There is room for an almost infinite variety of estimate as to the influence which is exercised by pre-eminent characters upon public affairs and national ideals. The verdict of the day after is always different from that of a year after. The verdict of the next generation, while differing from both, is apt to be markedly different from that of the generation which follows it. The admiration or censure of the moment is followed by a reaction no less surely than the reaction itself is followed by a counter-reaction. Gradually the oscillations become shorter, as matters pass out of the hands of journalists and politicians into those of the historian. Possibly later judgments are more true. We have more knowledge, of a kind. Seals are broken one by one, and we learn how this man really thought and how the other acted, in both cases differently from what had been supposed. We have new facts submitted to us, and possibly come nearer the truth. But while we gain so much, we also lose in other directions. We lose the sharp savour of the air. The keen glance and alert curiosity of contemporary vigilance are lacking. Conditions and circumstances are no longer clear, and as generation after generation passes away they become more dim. The narratives of the great historians and novelists are to a large extent either faded or false. We do not trust the most vivid presentments written by the man of genius in his study a century after the event, while we know well that even the shrewdest of contemporaneous observers is certain to omit many of the essentials. If Macaulay is inadequate in one direction, Pepys is equally inadequate in another. And if the chronicler at the moment, and the historian in the future are not to be wholly believed, the writer who comments after a decade or less upon things which are fresh in his memory is liable to another form of error; for either he is swept away by the full current of the reaction, or else his judgments are embittered by a sense of the hopelessness of swimming against it.

DEATH OF QUEEN VICTORIA

This much, however, may be said safely—that the withdrawal of any pre-eminent character from the scene, whether it be Queen Victoria or King Edward, Lord Salisbury or Mr. Chamberlain, produces in a greater or less degree that same loosening of allegiance and disturbance of ideas, which are so much dreaded by the conservative temperament from the removal of an ancient institution. For a pre-eminent character is of the same nature as an institution. The beliefs, loyalties, and ideals of millions were attached to the personality of the Queen. The whole of that prestige which Queen Victoria drew from the awe, reverence, affection, and prayers of her people could not be passed along with the crown to King Edward. The office of sovereign was for the moment stripped and impoverished of some part of its strength, and was only gradually replenished as the new monarch created a new, and to some extent a different, loyalty of his own. So much is a truism. But, when there is already a ferment in men's minds, the disappearance in rapid succession of the pre-eminent characters of the age helps on revolution by putting an end to a multitude of customary attachments, and by setting sentiments adrift to wander in search of new heroes.

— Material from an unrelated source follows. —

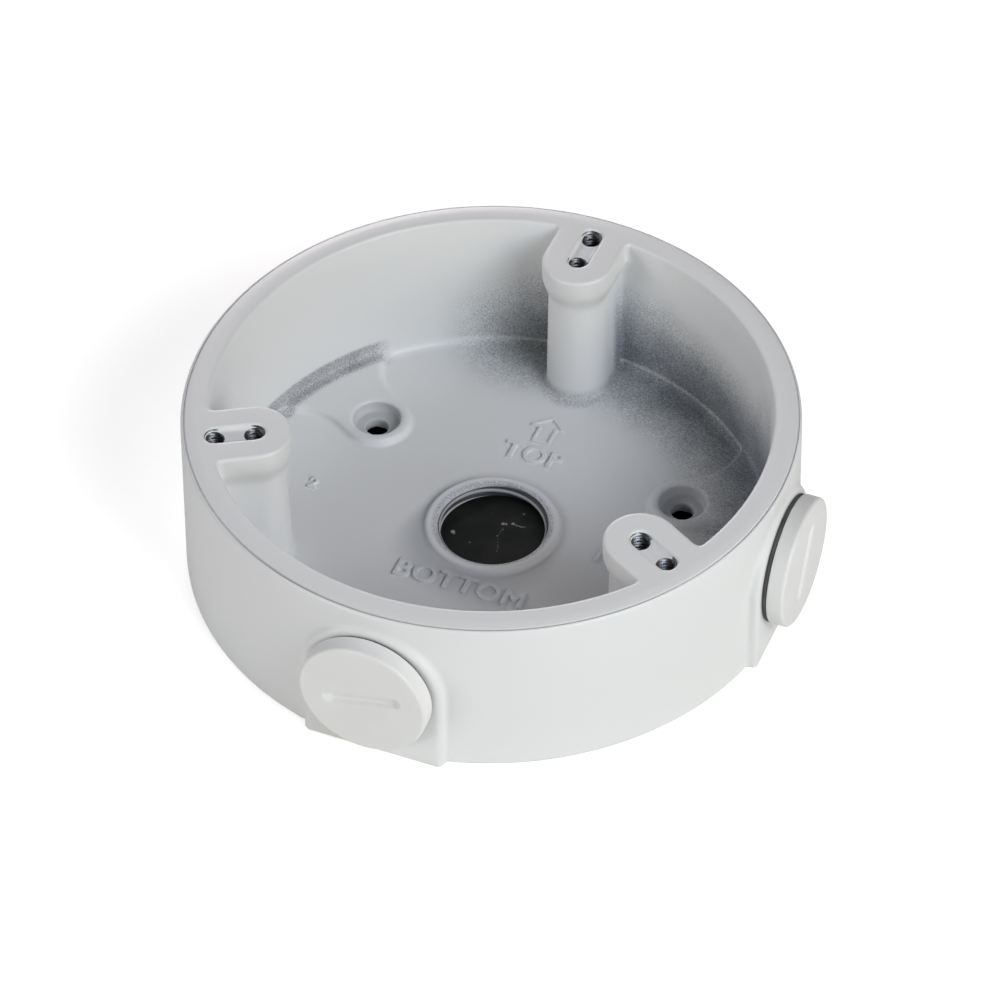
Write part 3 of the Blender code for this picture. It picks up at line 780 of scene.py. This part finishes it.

A change of some importance had also come over the character of the House of Commons. The old idea that it was a kind of grand jury of plain men, capable in times of crisis of breaking with their parties, had at last finally disappeared. In politics there was no longer any place for plain men. The need was for professionals, and professionals of this sort, like experts in other walks of life, were worthy of their hire.

The decision to pay members of Parliament came as no surprise. The marvel was rather that it had not been taken at an earlier date, seeing that for considerably more than a century this item had figured in the programmes of all advanced reformers. The change, nevertheless, when it came, was no trivial occurrence, but one which was bound fundamentally to affect the character of the popular assembly; whether for better or worse was a matter of dispute.

Immense, however, as were the possibilities contained in the conversion of unpaid amateurs into professional and stipendiary politicians, what excited even more notice at the time than the thing itself, were the means by which it was accomplished. No attempt was made to place this great constitutional reform definitely and securely upon the statute book. To have followed this course would have meant submitting a bill, and a bill would have invited discussion at all its various stages. Moreover, the measure might have been challenged by the House of Lords, in which case delay would have ensued; and a subject, peculiarly susceptible to malicious misrepresentation, would have been kept—possibly for so long as three years—under the critical eyes of public opinion. Apparently this beneficent proposal was one of those instances, so rare in modern political life, where neither publicity nor advertisement was sought. On the contrary, the object seemed to be to do good by stealth; and for this purpose a simple financial resolution was all that the law required. The Lords had recently been warned off and forbidden to interfere with money matters, their judgment being under suspicion, owing to its supposed liability to be affected by motives of self-interest. The House of Commons was therefore sole custodian of the public purse; and in this capacity its members were invited to vote themselves four hundred pounds a year all round, as the shortest and least ostentatious way of raising the character and improving the quality of the people's representatives.

CHANGE IN HOUSE OF COMMONS

Even by July 1914 the effect of this constitutional amendment upon our old political traditions had become noticeable in various directions. But the means by which it was accomplished are no less worthy of note than the reform itself, when we are endeavouring to estimate the changes which have come over Parliament during this short but revolutionary epoch. The method adopted seemed to indicate a novel attitude on the part of members of the House of Commons towards the Imperial Exchequer, on the part of the Government towards members of the House of Commons, and on the part of both towards the people whom they trusted. It was adroit, expeditious, and businesslike; and to this extent seemed to promise well for years to come, when the professionals should have finally got rid of the amateurs, and taken things wholly into their own hands. Hostile critics, it is true, denounced the reform bluntly as corruption, and the method of its achievement as furtive and cynical; but for this class of persons no slander is ever too gross—They have said. Quhat say they? Let them be saying.